3 times was just a figure of speech... I'm just going to build a e-commerce site, then I'll have an idea of what my price should be.


 2:39 am on Jun 4, 2007 (gmt 0)

There are other things to consider as well. For example, does the client require a lot of custom shipping scripts ... and do the products have a lot of different options that affect pricing? Not all e-commerce scripts are the same. You could have a lot of time in it before you even realize that the script you're using will not suit your needs.

Not all 15 product sites are the same. Some can be very simple, and some can be more complex.

Just some things to consider.



 6:26 pm on Jun 4, 2007 (gmt 0)

there are several decent gateways that already have shopping carts built in for 40 or 50 items. It's a fast & easy way to get going.

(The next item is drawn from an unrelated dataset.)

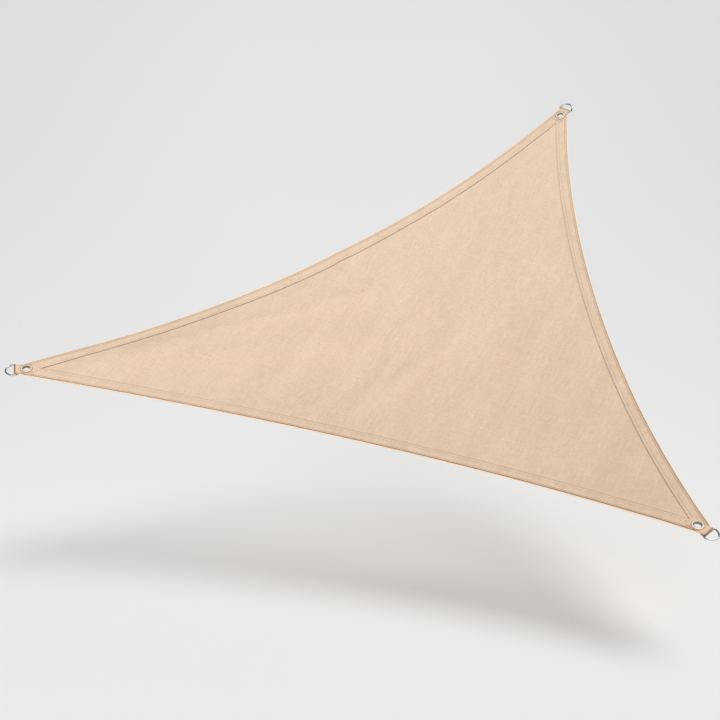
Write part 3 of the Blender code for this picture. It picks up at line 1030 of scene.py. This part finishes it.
    def half_thickness(self, depth: np.ndarray) -> np.ndarray:
        """Half the cloth's thickness at depths inside its edge.

        Args:
            depth: The depths in metres.

        Returns:
            The half thicknesses in metres.
        """
        rim = self.hem / 2
        half = rim + (self.panel - self.hem) / 2 * smooth_step(
            depth, self.hem_width, self.hem_width + self.ledge
        )
        half = half + self.roll * np.exp(-(((depth - self.roll_at) / self.roll_width) ** 2))
        for row in (self.outer_row, self.inner_row):
            half = half - self.groove * np.exp(-(((depth - row) / self.groove_width) ** 2))
        return half * np.sqrt(1 - np.clip(1 - depth / rim, 0, 1) ** 2)

    def middle(self, flat: np.ndarray) -> tuple[np.ndarray, np.ndarray]:
        """The middle of the cloth at flat points, with its fine folds, and its normals.

        Args:
            flat: The flat points.

        Returns:
            The places and the unit normals, one row each.
        """
        depth, nearest, share = self.depths(flat)
        run = share * 2.1 + nearest * 3.7
        wave = sum(np.sin(run * pace + phase) * size for pace, phase, size in PUCKERS)
        near_rows = np.exp(-(((depth - self.inner_row) / self.pucker_width) ** 2))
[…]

 3:21 am on Jun 5, 2007 (gmt 0)

I would undercharge by a lot. Probably give them a flat fee. You're in no position to charge an hourly rate unless you do as suggested and learn before you start


 5:33 am on Jun 5, 2007 (gmt 0)

What you charge matters less compared to the experience you are gaining by working on an ecommerce shop which eventually is going to be live. I would charge them what costs to make a static html website, and gain the knowledge and experience I should be gaining. Anyway, they might have a hard time waiting for the project finished, as you might get delayed in between as well. And the end product might not be as perfect.

So, on your case, I think the money matters the least.



 3:50 pm on Jun 5, 2007 (gmt 0)

I agree with you Habtom and thats what I decided to do. This 1st go around will be a learning experience and will help me in the future for sure.


 5:34 pm on Jun 5, 2007 (gmt 0)

Submit the same concept they are asking you to some other places and see what they charge.